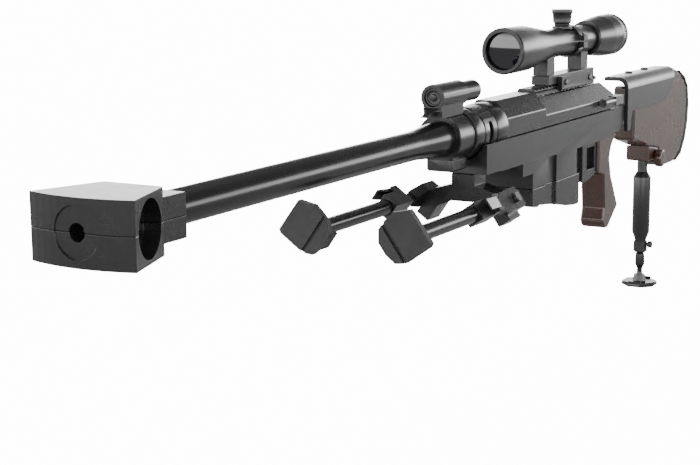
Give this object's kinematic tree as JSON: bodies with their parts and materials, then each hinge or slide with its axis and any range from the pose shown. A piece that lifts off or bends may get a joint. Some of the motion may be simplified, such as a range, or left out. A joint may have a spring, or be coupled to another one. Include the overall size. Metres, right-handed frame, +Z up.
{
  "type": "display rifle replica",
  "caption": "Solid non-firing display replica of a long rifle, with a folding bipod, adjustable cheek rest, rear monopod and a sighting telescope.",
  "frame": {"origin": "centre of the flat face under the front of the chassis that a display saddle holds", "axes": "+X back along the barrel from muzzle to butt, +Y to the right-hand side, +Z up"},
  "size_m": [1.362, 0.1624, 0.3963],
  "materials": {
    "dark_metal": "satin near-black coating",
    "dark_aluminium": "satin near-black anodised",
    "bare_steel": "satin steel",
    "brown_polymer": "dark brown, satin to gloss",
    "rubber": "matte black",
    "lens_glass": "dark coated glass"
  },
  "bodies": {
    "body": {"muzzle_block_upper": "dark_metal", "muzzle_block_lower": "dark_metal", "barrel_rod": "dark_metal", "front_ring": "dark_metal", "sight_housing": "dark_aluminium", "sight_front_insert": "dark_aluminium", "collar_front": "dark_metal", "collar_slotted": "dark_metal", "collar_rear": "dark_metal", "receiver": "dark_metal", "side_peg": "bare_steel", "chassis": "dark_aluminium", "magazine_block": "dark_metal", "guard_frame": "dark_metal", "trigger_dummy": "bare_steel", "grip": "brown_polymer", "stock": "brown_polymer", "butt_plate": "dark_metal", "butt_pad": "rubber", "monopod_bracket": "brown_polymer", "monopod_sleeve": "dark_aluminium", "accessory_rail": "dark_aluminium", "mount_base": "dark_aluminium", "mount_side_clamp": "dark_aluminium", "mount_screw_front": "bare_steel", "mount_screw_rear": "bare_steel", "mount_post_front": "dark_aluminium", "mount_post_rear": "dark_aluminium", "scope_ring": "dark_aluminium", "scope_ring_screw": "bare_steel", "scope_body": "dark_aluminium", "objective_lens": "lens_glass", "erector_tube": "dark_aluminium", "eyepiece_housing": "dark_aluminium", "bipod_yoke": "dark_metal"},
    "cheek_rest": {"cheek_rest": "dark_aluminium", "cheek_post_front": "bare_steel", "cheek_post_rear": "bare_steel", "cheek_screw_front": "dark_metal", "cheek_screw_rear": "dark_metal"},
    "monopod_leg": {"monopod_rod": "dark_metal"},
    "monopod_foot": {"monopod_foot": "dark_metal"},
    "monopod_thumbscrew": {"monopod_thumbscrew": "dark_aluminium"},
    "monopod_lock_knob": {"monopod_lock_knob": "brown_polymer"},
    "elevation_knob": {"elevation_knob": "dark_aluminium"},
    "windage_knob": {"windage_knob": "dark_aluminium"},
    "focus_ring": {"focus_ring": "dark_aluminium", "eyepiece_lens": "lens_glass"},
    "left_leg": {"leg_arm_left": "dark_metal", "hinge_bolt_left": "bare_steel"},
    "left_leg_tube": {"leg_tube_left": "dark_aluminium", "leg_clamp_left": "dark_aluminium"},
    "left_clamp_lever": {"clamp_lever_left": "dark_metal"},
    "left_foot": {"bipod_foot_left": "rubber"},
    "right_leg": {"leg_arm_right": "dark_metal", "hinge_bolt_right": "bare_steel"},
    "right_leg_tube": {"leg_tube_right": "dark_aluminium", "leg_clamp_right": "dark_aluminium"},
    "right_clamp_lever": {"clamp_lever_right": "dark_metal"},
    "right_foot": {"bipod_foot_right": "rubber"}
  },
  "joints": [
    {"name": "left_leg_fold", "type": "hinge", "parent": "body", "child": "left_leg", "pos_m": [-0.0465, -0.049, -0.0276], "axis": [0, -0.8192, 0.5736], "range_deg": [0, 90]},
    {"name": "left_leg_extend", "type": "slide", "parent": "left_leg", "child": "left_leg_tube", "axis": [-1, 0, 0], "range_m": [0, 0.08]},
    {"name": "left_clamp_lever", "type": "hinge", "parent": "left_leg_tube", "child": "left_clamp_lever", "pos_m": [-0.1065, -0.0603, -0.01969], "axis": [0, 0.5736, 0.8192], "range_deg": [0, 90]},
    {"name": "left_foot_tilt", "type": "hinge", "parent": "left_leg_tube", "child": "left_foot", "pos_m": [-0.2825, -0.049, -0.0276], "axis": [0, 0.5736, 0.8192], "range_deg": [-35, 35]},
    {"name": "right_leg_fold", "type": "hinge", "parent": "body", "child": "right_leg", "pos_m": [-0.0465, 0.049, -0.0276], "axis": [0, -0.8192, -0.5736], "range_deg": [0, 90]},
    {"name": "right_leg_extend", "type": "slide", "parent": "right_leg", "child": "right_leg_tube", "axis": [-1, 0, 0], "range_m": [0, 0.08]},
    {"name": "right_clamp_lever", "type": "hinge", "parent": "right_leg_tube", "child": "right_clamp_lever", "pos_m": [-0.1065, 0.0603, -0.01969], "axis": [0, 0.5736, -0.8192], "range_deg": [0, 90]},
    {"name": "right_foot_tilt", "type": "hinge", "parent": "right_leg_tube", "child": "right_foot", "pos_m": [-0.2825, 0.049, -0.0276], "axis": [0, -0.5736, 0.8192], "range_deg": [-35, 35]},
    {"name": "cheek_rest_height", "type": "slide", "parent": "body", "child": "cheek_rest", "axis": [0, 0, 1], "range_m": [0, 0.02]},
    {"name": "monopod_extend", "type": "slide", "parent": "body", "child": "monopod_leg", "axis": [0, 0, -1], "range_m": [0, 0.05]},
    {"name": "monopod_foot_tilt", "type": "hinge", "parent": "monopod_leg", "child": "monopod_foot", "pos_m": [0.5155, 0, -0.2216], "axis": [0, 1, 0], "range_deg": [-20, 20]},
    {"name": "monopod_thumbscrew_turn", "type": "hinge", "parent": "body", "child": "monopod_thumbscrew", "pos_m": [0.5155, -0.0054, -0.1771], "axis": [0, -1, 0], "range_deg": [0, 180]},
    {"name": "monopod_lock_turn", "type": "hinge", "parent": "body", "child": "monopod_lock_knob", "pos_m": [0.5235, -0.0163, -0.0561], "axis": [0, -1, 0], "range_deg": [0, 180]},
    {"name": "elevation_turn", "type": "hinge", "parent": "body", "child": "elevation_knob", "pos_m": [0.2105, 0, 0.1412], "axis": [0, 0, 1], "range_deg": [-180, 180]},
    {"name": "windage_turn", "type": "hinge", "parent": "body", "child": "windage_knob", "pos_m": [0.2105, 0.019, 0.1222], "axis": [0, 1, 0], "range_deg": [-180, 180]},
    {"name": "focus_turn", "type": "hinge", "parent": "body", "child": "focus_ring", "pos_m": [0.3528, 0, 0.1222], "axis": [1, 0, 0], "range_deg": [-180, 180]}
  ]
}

________________

• **STATED TASK**:
Take the material above and return all of it exactly.

• **WRITTEN REPLY**:
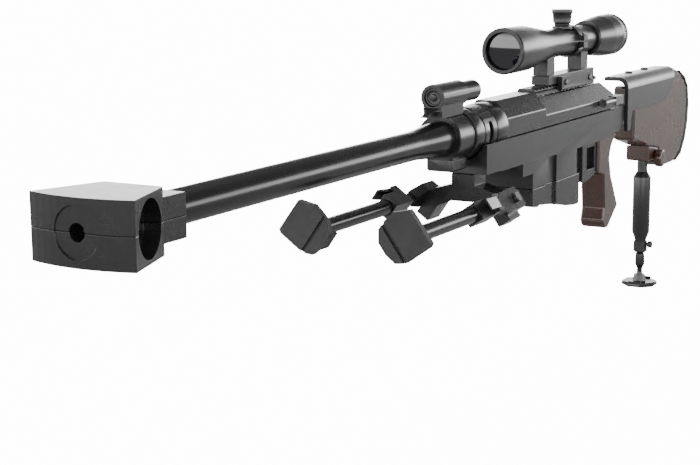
Give this object's kinematic tree as JSON: bodies with their parts and materials, then each hinge or slide with its axis and any range from the pose shown. A piece that lifts off or bends may get a joint. Some of the motion may be simplified, such as a range, or left out. A joint may have a spring, or be coupled to another one. Include the overall size. Metres, right-handed frame, +Z up.
{
  "type": "display rifle replica",
  "caption": "Solid non-firing display replica of a long rifle, with a folding bipod, adjustable cheek rest, rear monopod and a sighting telescope.",
  "frame": {"origin": "centre of the flat face under the front of the chassis that a display saddle holds", "axes": "+X back along the barrel from muzzle to butt, +Y to the right-hand side, +Z up"},
  "size_m": [1.362, 0.1624, 0.3963],
  "materials": {
    "dark_metal": "satin near-black coating",
    "dark_aluminium": "satin near-black anodised",
    "bare_steel": "satin steel",
    "brown_polymer": "dark brown, satin to gloss",
    "rubber": "matte black",
    "lens_glass": "dark coated glass"
  },
  "bodies": {
    "body": {"muzzle_block_upper": "dark_metal", "muzzle_block_lower": "dark_metal", "barrel_rod": "dark_metal", "front_ring": "dark_metal", "sight_housing": "dark_aluminium", "sight_front_insert": "dark_aluminium", "collar_front": "dark_metal", "collar_slotted": "dark_metal", "collar_rear": "dark_metal", "receiver": "dark_metal", "side_peg": "bare_steel", "chassis": "dark_aluminium", "magazine_block": "dark_metal", "guard_frame": "dark_metal", "trigger_dummy": "bare_steel", "grip": "brown_polymer", "stock": "brown_polymer", "butt_plate": "dark_metal", "butt_pad": "rubber", "monopod_bracket": "brown_polymer", "monopod_sleeve": "dark_aluminium", "accessory_rail": "dark_aluminium", "mount_base": "dark_aluminium", "mount_side_clamp": "dark_aluminium", "mount_screw_front": "bare_steel", "mount_screw_rear": "bare_steel", "mount_post_front": "dark_aluminium", "mount_post_rear": "dark_aluminium", "scope_ring": "dark_aluminium", "scope_ring_screw": "bare_steel", "scope_body": "dark_aluminium", "objective_lens": "lens_glass", "erector_tube": "dark_aluminium", "eyepiece_housing": "dark_aluminium", "bipod_yoke": "dark_metal"},
    "cheek_rest": {"cheek_rest": "dark_aluminium", "cheek_post_front": "bare_steel", "cheek_post_rear": "bare_steel", "cheek_screw_front": "dark_metal", "cheek_screw_rear": "dark_metal"},
    "monopod_leg": {"monopod_rod": "dark_metal"},
    "monopod_foot": {"monopod_foot": "dark_metal"},
    "monopod_thumbscrew": {"monopod_thumbscrew": "dark_aluminium"},
    "monopod_lock_knob": {"monopod_lock_knob": "brown_polymer"},
    "elevation_knob": {"elevation_knob": "dark_aluminium"},
    "windage_knob": {"windage_knob": "dark_aluminium"},
    "focus_ring": {"focus_ring": "dark_aluminium", "eyepiece_lens": "lens_glass"},
    "left_leg": {"leg_arm_left": "dark_metal", "hinge_bolt_left": "bare_steel"},
    "left_leg_tube": {"leg_tube_left": "dark_aluminium", "leg_clamp_left": "dark_aluminium"},
    "left_clamp_lever": {"clamp_lever_left": "dark_metal"},
    "left_foot": {"bipod_foot_left": "rubber"},
    "right_leg": {"leg_arm_right": "dark_metal", "hinge_bolt_right": "bare_steel"},
    "right_leg_tube": {"leg_tube_right": "dark_aluminium", "leg_clamp_right": "dark_aluminium"},
    "right_clamp_lever": {"clamp_lever_right": "dark_metal"},
    "right_foot": {"bipod_foot_right": "rubber"}
  },
  "joints": [
    {"name": "left_leg_fold", "type": "hinge", "parent": "body", "child": "left_leg", "pos_m": [-0.0465, -0.049, -0.0276], "axis": [0, -0.8192, 0.5736], "range_deg": [0, 90]},
    {"name": "left_leg_extend", "type": "slide", "parent": "left_leg", "child": "left_leg_tube", "axis": [-1, 0, 0], "range_m": [0, 0.08]},
    {"name": "left_clamp_lever", "type": "hinge", "parent": "left_leg_tube", "child": "left_clamp_lever", "pos_m": [-0.1065, -0.0603, -0.01969], "axis": [0, 0.5736, 0.8192], "range_deg": [0, 90]},
    {"name": "left_foot_tilt", "type": "hinge", "parent": "left_leg_tube", "child": "left_foot", "pos_m": [-0.2825, -0.049, -0.0276], "axis": [0, 0.5736, 0.8192], "range_deg": [-35, 35]},
    {"name": "right_leg_fold", "type": "hinge", "parent": "body", "child": "right_leg", "pos_m": [-0.0465, 0.049, -0.0276], "axis": [0, -0.8192, -0.5736], "range_deg": [0, 90]},
    {"name": "right_leg_extend", "type": "slide", "parent": "right_leg", "child": "right_leg_tube", "axis": [-1, 0, 0], "range_m": [0, 0.08]},
    {"name": "right_clamp_lever", "type": "hinge", "parent": "right_leg_tube", "child": "right_clamp_lever", "pos_m": [-0.1065, 0.0603, -0.01969], "axis": [0, 0.5736, -0.8192], "range_deg": [0, 90]},
    {"name": "right_foot_tilt", "type": "hinge", "parent": "right_leg_tube", "child": "right_foot", "pos_m": [-0.2825, 0.049, -0.0276], "axis": [0, -0.5736, 0.8192], "range_deg": [-35, 35]},
    {"name": "cheek_rest_height", "type": "slide", "parent": "body", "child": "cheek_rest", "axis": [0, 0, 1], "range_m": [0, 0.02]},
    {"name": "monopod_extend", "type": "slide", "parent": "body", "child": "monopod_leg", "axis": [0, 0, -1], "range_m": [0, 0.05]},
    {"name": "monopod_foot_tilt", "type": "hinge", "parent": "monopod_leg", "child": "monopod_foot", "pos_m": [0.5155, 0, -0.2216], "axis": [0, 1, 0], "range_deg": [-20, 20]},
    {"name": "monopod_thumbscrew_turn", "type": "hinge", "parent": "body", "child": "monopod_thumbscrew", "pos_m": [0.5155, -0.0054, -0.1771], "axis": [0, -1, 0], "range_deg": [0, 180]},
    {"name": "monopod_lock_turn", "type": "hinge", "parent": "body", "child": "monopod_lock_knob", "pos_m": [0.5235, -0.0163, -0.0561], "axis": [0, -1, 0], "range_deg": [0, 180]},
    {"name": "elevation_turn", "type": "hinge", "parent": "body", "child": "elevation_knob", "pos_m": [0.2105, 0, 0.1412], "axis": [0, 0, 1], "range_deg": [-180, 180]},
    {"name": "windage_turn", "type": "hinge", "parent": "body", "child": "windage_knob", "pos_m": [0.2105, 0.019, 0.1222], "axis": [0, 1, 0], "range_deg": [-180, 180]},
    {"name": "focus_turn", "type": "hinge", "parent": "body", "child": "focus_ring", "pos_m": [0.3528, 0, 0.1222], "axis": [1, 0, 0], "range_deg": [-180, 180]}
  ]
}